# New Memba!!!



## dannyboy

hi,

im dannyboy im a new memba

i have a pregnant female african and a male african

a male and female ghost that are nearly ready for ther lasst shed

and im gettin either male or female giant asain next week yes

hiya evry 1


----------



## Peekaboo

Hey Danny, welcome to the boards!

You'll probably find that your thread will be moved to the "Introduce Yourself" forum shortly.


----------



## Rick

Welcome


----------



## robo mantis

welcome


----------



## dannyboy

yo how u all doin wud like to know wat mantids sum of u gt and sum pics ill get pics of mine real soon i gt sum but some of mine av shed so need new ones ha ha cheers for the welcome


----------



## Rick

> yo how u all doin wud like to know wat mantids sum of u gt and sum pics ill get pics of mine real soon i gt sum but some of mine av shed so need new ones ha ha cheers for the welcome


Huh? Man that is hard to read......


----------



## dannyboy

ha ha soz,

i ment to say i wud like to know wat mantids sum of u got and c sum pics of them

i wud show u pics of mine but some of mine hav shed so i need to update ma pics

sz fo the bad english

but i am english honest hehe


----------



## dannyboy

sorry again :lol: 

what mantids you got and can i see pictures of em

i would show you pictures of mine, but my pictures are out of date because some of my mantids have moulted so i need to update my picture collection


----------



## robo mantis

lol yeah try not to take in slang even know i understood it people that are smart and proper don't get us guys lol.


----------



## dannyboy

sweet lol so what mantids you got


----------



## robo mantis

3 H.grandis.

2 egyptian mantids (a mating pair wait for male to mature).

over 60 chinese mantis eggs

2 European eggs

and 1 B. mendica egg (devels flower mantis) this thing never hatches!! lol


----------



## dannyboy

coool dels flower sooo want one of them they are gorg

ive got a pregnant african mantis so she will be laying soon and i have nearly adult ghosts breedin pair yeh!


----------



## hibiscusmile

Hi Dannyboy, welcome to the forum, where are u from?


----------



## dannyboy

hiya,

huddersfield in yorkshire you??


----------



## hibiscusmile

Wow!

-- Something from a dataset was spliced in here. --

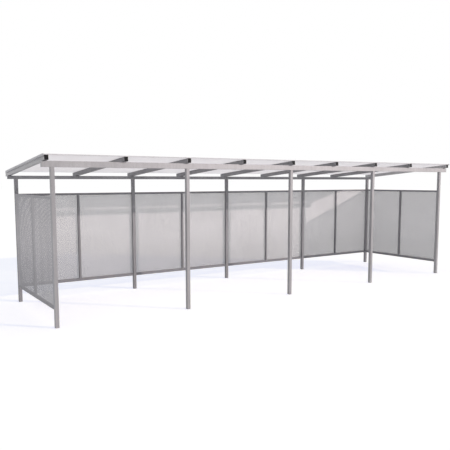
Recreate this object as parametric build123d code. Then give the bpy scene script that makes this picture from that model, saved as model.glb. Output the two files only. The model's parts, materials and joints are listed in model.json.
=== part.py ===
from build123d import *
import math
import os

# Open-front shelter for a row of bicycles, with a single roof slope down to the back.
# Sizes are in mm. X runs along the row, Y from the open front to the back, Z up.
BAYS = 4
BAY = 2250
DEPTH = 2200
OVERHANG_LEFT = 153
OVERHANG_RIGHT = 218

# Square tube posts, closed by a plate at the foot
POST = 60
TUBE_WALL = 3
TUBE_R = 4
FOOT_T = 5

# Long beams on the posts, closed by plates at both ends
BEAM_W = 60
FRONT_BEAM_Z = 2382
FRONT_BEAM_H = 90
BACK_BEAM_Z = 2218
BACK_BEAM_H = 60
BACK_BEAM_LEFT = 141
END_T = 3

# Rafters across the beams, with a moulded cap plugged into each end
RAFTER_W = 60
RAFTER_H = 72
RAFTER_FRONT = 90
RAFTER_REAR = 194
END_RAFTER_LEFT = 98
END_RAFTER_RIGHT = 176
CAP_T = 4
CAP_CORNER = 2.5
CAP_EDGE = 1.5
PLUG_GAP = 0.5
PLUG_WALL = 2.5
PLUG_DEPTH = 14

# Roof sheets, the edging round them and the cover strips that hold them down on the rafters.
# The rafters reach past the sheets at the back, and the edging of the two ends is taller.
SHEET_T = 10
SHEET_REACH = 22
SHEET_SETBACK = 109
SHEET_GAP = 4
EDGING_T = 2
EDGING_FLANGE = 20
EDGING_LIP = 10
EDGING_GAP = 1
END_DROP = 12
END_UPSTAND = 6
STRIP_W = 60
STRIP_T = 3
STRIP_EDGE = 1.2
STRIP_GAP = 1

# Wall panels: welded tube frames with two perforated sheets on the outside
PANEL_Z = 271
PANEL_TOP = 1957
FRAME_T = 38
FRAME_WALL = 2
FRAME_CORNER = 2
BOTTOM_RAIL_H = 50
INFILL_T = 2
INFILL_GAP = 3
MARGIN = 15
OPENINGS_ACROSS = 5
OPENINGS_UP = 8
OPENING_SHARE = 0.6

FRONT_TOP = FRONT_BEAM_Z + FRONT_BEAM_H
BACK_TOP = BACK_BEAM_Z + BACK_BEAM_H
SLOPE = math.atan((FRONT_TOP - BACK_TOP) / DEPTH)

# The origin is on the floor, midway along the roof and midway between its front and rear edges.
LENGTH = OVERHANG_LEFT + BAYS * BAY + OVERHANG_RIGHT
X0 = OVERHANG_LEFT - LENGTH / 2
FRONT_REACH = RAFTER_FRONT + SHEET_REACH * math.cos(SLOPE) - (RAFTER_H - END_DROP) * math.sin(SLOPE)
REAR_REACH = RAFTER_REAR + (RAFTER_H - CAP_EDGE) * math.sin(SLOPE)
Y0 = (FRONT_REACH - DEPTH - REAR_REACH) / 2
YB = Y0 + DEPTH

os.makedirs("parts", exist_ok=True)


def save(shape, node):
    """Write one node as its own STEP file."""
    shape.label = node
    export_step(shape, f"parts/{node}.step")


def bore(width, height, wall):
    """Section of the hollow inside a rectangular tube."""
    return Rectangle(width - 2 * wall, height - 2 * wall)


def tube_profile(width, height):
    """Section of a rectangular tube with rounded outer corners."""
    return RectangleRounded(width, height, TUBE_R) - bore(width, height, TUBE_WALL)


def post(x, y, top):
    """Square post, open at the top under its beam and closed at the foot."""
    body = extrude(tube_profile(POST, POST), top)
    foot = extrude(bore(POST, POST, TUBE_WALL), FOOT_T)
    return Pos(x, y, 0) * (body + foot)


def beam(left, y, z, height):
    """Rectangular tube from left of the first post to the roof's right end, with a plate in each end."""
    right = LENGTH / 2
    start = Plane.YZ * Pos(y, z + height / 2, 0)
    body = extrude(start * tube_profile(BEAM_W, height), right - left)
    plate = extrude(start * bore(BEAM_W, height, TUBE_WALL), END_T)
    body += plate
    body += Pos(right - left - END_T, 0, 0) * plate
    return Pos(left, 0, 0) * body


for i in range(BAYS + 1):
    x = X0 + i * BAY
    save(post(x, Y0, FRONT_BEAM_Z), f"front_post_{i + 1}")
    save(post(x, YB, BACK_BEAM_Z), f"back_post_{i + 1}")
save(beam(-LENGTH / 2, Y0, FRONT_BEAM_Z, FRONT_BEAM_H), "front_beam")
save(beam(X0 - BACK_BEAM_LEFT, YB, BACK_BEAM_Z, BACK_BEAM_H), "back_beam")


# The roof is built flat and then tilted: its origin is where a rafter's underside rests on the
# rear top edge of the front beam, and the same line meets the rear top edge of the back beam.
SEAT = Location((0, Y0 + BEAM_W / 2, FRONT_TOP), (-math.degrees(SLOPE), 0, 0))
FRONT_END = -(RAFTER_FRONT + BEAM_W / 2) / math.cos(SLOPE)
REAR_END = (DEPTH + RAFTER_REAR - BEAM_W / 2) / math.cos(SLOPE)


def cap():
    """Moulded end cap: a plate with eased edges over the tube's end and a hollow plug inside it."""
    outline = chamfer(Rectangle(RAFTER_W, RAFTER_H).vertices(), CAP_CORNER)
    plate = extrude(Plane.XZ * outline, -CAP_T)
    plate = chamfer(plate.faces().sort_by(Axis.Y)[0].edges(), CAP_EDGE)
    plug = bore(RAFTER_W, RAFTER_H, TUBE_WALL + PLUG_GAP) - bore(RAFTER_W, RAFTER_H, TUBE_WALL + PLUG_GAP + PLUG_WALL)
    return plate + Pos(0, CAP_T, 0) * extrude(Plane.XZ * plug, -PLUG_DEPTH)


def rafter_places():
    """X of each rafter: one outside each end post, one over each post line and each mid-bay."""
    inner = [X0 + k * BAY / 2 for k in range(1, 2 * BAYS)]
    return [X0 - END_RAFTER_LEFT] + inner + [X0 + BAYS * BAY + END_RAFTER_RIGHT]


bar_length = REAR_END - FRONT_END - 2 * CAP_T
bar = extrude(Plane.XZ * tube_profile(RAFTER_W, RAFTER_H), -bar_length)
front_cap = Pos(0, FRONT_END, RAFTER_H / 2) * cap()
rear_cap = Pos(0, REAR_END, RAFTER_H / 2) * Rot(0, 0, 180) * cap()
caps = []
for i, x in enumerate(rafter_places()):
    along = Pos(x, 0, 0) * SEAT
    save(along * Pos(0, FRONT_END + CAP_T, RAFTER_H / 2) * bar, f"rafter_{i + 1}")
    caps.append(along * front_cap)
    caps.append(along * rear_cap)
save(Compound(caps), "rafter_caps")


# One roof sheet over each bay, meeting on the rafters over the posts
ROOF_FRONT = FRONT_END - SHEET_REACH
ROOF_REAR = REAR_END - SHEET_SETBACK
ROOF_MIDDLE = (ROOF_FRONT + ROOF_REAR) / 2
ROOF_WIDTH = ROOF_REAR - ROOF_FRONT
seams = [-LENGTH / 2 + EDGING_T] + [X0 + k * BAY for k in range(1, BAYS)] + [LENGTH / 2 - EDGING_T]
for i in range(BAYS):
    left = seams[i] + (SHEET_GAP / 2 if i else 0)
    right = seams[i + 1] - (SHEET_GAP / 2 if i < BAYS - 1 else 0)
    sheet = Box(right - left, ROOF_WIDTH - 2 * EDGING_T, SHEET_T)
    place = Pos((left + right) / 2, ROOF_MIDDLE, RAFTER_H + SHEET_T / 2)
    save(SEAT * place * sheet, f"roof_sheet_{i + 1}")


def edging(length, drop, upstand, lip):
    """Edging along X with its web's outer face at Y = 0: a flange over the sheets and any lip under them."""
    web = Pos(EDGING_T / 2, (SHEET_T + EDGING_T + upstand - drop) / 2)
    section = web * Rectangle(EDGING_T, SHEET_T + EDGING_T + upstand + drop)
    section += Pos(EDGING_FLANGE / 2, SHEET_T + EDGING_T / 2) * Rectangle(EDGING_FLANGE, EDGING_T)
    if lip:
        section += Pos(lip / 2, -EDGING_T / 2) * Rectangle(lip, EDGING_T)
    return extrude(Plane.YZ * Pos(0, 0, -length / 2) * section, length)


# The rear edging lies across the rafters, so it has no lip.
between_ends = LENGTH - 2 * EDGING_FLANGE - 2 * EDGING_GAP
end_edging = edging(ROOF_WIDTH, END_DROP, END_UPSTAND, EDGING_LIP)
trim = [
    Pos(0, ROOF_FRONT, RAFTER_H) * edging(between_ends, EDGING_T, 0, EDGING_LIP),
    Pos(0, ROOF_REAR, RAFTER_H) * Rot(0, 0, 180) * edging(between_ends, 0, 0, 0),
    Pos(-LENGTH / 2, ROOF_MIDDLE, RAFTER_H) * Rot(0, 0, -90) * end_edging,
    Pos(LENGTH / 2, ROOF_MIDDLE, RAFTER_H) * Rot(0, 0, 90) * end_edging,
]
strip = Box(STRIP_W, ROOF_WIDTH - 2 * EDGING_FLANGE - 2 * STRIP_GAP, STRIP_T)
strip = chamfer(strip.edges().filter_by(Axis.Y).group_by(Axis.Z)[-1], STRIP_EDGE)
for x in rafter_places()[1:-1]:
    trim.append(Pos(x, ROOF_MIDDLE, RAFTER_H + SHEET_T + STRIP_T / 2) * strip)
save(Compound([SEAT * piece for piece in trim]), "roof_trim")


def wall_frame(width):
    """Two rails and a middle mullion of tube, welded into one frame, with its outer face at Y = 0."""
    middle = -FRAME_T / 2
    top_z = PANEL_TOP - FRAME_T / 2
    bottom_z = PANEL_Z + BOTTOM_RAIL_H / 2
    tubes = [
        (Plane.YZ * Pos(middle, top_z, -width / 2), FRAME_T, width),
        (Plane.YZ * Pos(middle, bottom_z, -width / 2), BOTTOM_RAIL_H, width),
        (Pos(0, middle, bottom_z), FRAME_T, top_z - bottom_z),
    ]
    outer = []
    inner = []
    for place, height, length in tubes:
        outline = chamfer(Rectangle(FRAME_T, height).vertices(), FRAME_CORNER)
        outer.append(extrude(place * outline, length))
        inner.append(extrude(place * bore(FRAME_T, height, FRAME_WALL), length))
    return outer[0] + outer[1:] - inner


def infill(width):
    """Sheet on one side of a mullion, which stands at X = 0: square openings between plain margins."""
    height = PANEL_TOP - PANEL_Z - 2 * INFILL_GAP
    sheet = Pos((INFILL_GAP + width) / 2, (PANEL_TOP + PANEL_Z) / 2) * Rectangle(width, height)
    left = FRAME_T / 2 + MARGIN
    right = INFILL_GAP / 2 + width - MARGIN
    bottom = PANEL_Z + BOTTOM_RAIL_H + MARGIN
    top = PANEL_TOP - FRAME_T - MARGIN
    pitch_x = (right - left) / OPENINGS_ACROSS
    pitch_z = (top - bottom) / OPENINGS_UP
    opening = Rectangle(pitch_x * OPENING_SHARE, pitch_z * OPENING_SHARE)
    grid = GridLocations(pitch_x, pitch_z, OPENINGS_ACROSS, OPENINGS_UP)
    centre = Pos((left + right) / 2, (bottom + top) / 2)
    sheet -= [centre * spot * opening for spot in grid]
    return extrude(Plane.XZ * sheet, INFILL_T)


def wall(width, place, name):
    """One frame and its two sheets. Locally X runs along the wall and Y = 0 is the posts' outer face."""
    save(place * Pos(0, -INFILL_T, 0) * wall_frame(width), f"{name}_frame")
    sheet = infill((width - 3 * INFILL_GAP) / 2)
    save(place * mirror(sheet, about=Plane.YZ), f"{name}_infill_a")
    save(place * sheet, f"{name}_infill_b")


for i in range(BAYS):
    wall(BAY - POST, Pos(X0 + (i + 0.5) * BAY, YB + POST / 2, 0), f"back_wall_{i + 1}")
left_side = Pos(X0 - POST / 2, Y0 + DEPTH / 2, 0) * Rot(0, 0, 90)
right_side = Pos(X0 + BAYS * BAY + POST / 2, Y0 + DEPTH / 2, 0) * Rot(0, 0, -90)
wall(DEPTH - POST, left_side, "left_wall")
wall(DEPTH - POST, right_side, "right_wall")
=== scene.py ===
import json
import math

import bpy
from mathutils import Matrix, Vector


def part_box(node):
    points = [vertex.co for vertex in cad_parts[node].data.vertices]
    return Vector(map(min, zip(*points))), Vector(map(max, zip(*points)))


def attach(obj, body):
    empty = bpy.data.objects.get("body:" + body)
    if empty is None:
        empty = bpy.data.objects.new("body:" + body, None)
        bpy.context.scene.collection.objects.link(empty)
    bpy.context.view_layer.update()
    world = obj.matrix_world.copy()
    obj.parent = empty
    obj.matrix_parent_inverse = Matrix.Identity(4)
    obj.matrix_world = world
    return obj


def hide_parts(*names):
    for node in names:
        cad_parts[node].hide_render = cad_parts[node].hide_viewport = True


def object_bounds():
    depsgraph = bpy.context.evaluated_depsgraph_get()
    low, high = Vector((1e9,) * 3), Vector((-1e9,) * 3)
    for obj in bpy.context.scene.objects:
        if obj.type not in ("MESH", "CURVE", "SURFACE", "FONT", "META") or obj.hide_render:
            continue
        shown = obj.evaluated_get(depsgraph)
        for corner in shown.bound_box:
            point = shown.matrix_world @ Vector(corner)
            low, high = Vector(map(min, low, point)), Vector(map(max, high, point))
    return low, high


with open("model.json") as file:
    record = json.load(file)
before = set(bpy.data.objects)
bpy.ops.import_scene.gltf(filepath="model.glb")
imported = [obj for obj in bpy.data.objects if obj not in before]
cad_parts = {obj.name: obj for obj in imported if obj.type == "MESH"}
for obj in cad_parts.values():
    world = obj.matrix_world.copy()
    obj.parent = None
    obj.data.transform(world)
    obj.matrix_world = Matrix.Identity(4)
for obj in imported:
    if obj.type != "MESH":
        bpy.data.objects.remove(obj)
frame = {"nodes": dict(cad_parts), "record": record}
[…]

Love to see it. I'm in Medina, Ohio, farm country, near the Amish. Closest town about 16 miles away. Not to far, no hills or mountains here, but lots of small lakes which I love, but wouldn't mind a hill or 2! Right now it is snowing and ice here. Yesterday it was 65 and beautiful. Snow is my almost favorite! Rain is the best, but not cold rain, unless I am in a spy mood. But as long as it is not hot I like it all. I know 2 m info!


----------